Image coutesy of Black Sherif.

The Irrefutable Reign Of Black Sherif

The breakout Ghanaian talks to us about his meteoric rise, his use of drill beats, and wanting to tell the true story of Accra.

“I wanted to be a beast before I broke out. I knew that people would hear of me so I wanted that when they heard of me, they would never go back.” Black Sherif says to me with assured confidence when we meet at one of his favorite pubs in East Legon, Accra. It's with a similar gripping beast-like rage that Black Sherif commands attention on his 2021 break-out single, "First Sermon," a hard-hitting drill-influenced ghetto gospel about the survivalist themes of life in Accra.

“Madonna, my manager, and Jamjam shot the First Sermon video,” Black Sherif continued, before pointing out that the clip which has grossed over two million views on Youtube was shot down the road from the pub where we currently enjoyed beers.

At 20-years-old, Black Sherif is one of Ghana’s youngest superstars but Blacko—as he is often called—has long had hankering for musical success, starting his music career at age 17. “I have loved music since I was a kid. I just didn’t know I was going to make a career out of it. I am a Muslim, did you know I am a Muslim?” he asks frankly and I shake my head innocently “My name is Mohammed Ismail Sharif. In Islam, music is more like sin, you shouldn’t make a career out of it if you are a Muslim. The music was chasing me but I was always dodging it. Although, I was popular for dancing in senior high school”

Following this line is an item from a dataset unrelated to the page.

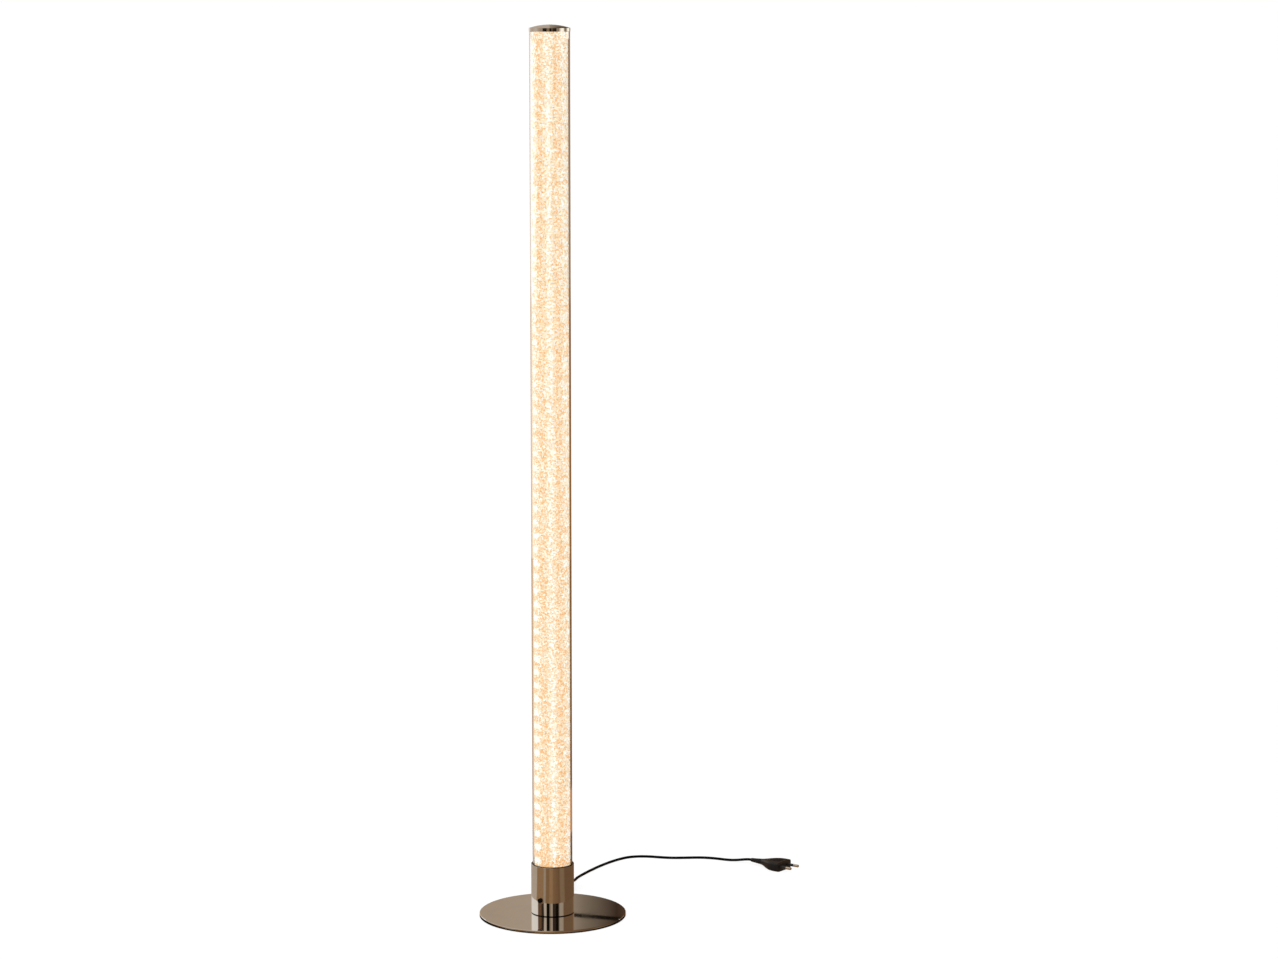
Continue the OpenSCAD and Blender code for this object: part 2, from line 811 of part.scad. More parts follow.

Determined to pursue music as a career, Black Sherif took a gap year after finishing high school to understand music. During this period, the artist attended auditions of talent shows such as Mentor X and MTN Hitmaker that powered the rise of Ghanaian artists like Kidi and Kuami Eugene, among others. He did not make it past the auditions and, shortly after, released his first-ever single, "Cry For Me."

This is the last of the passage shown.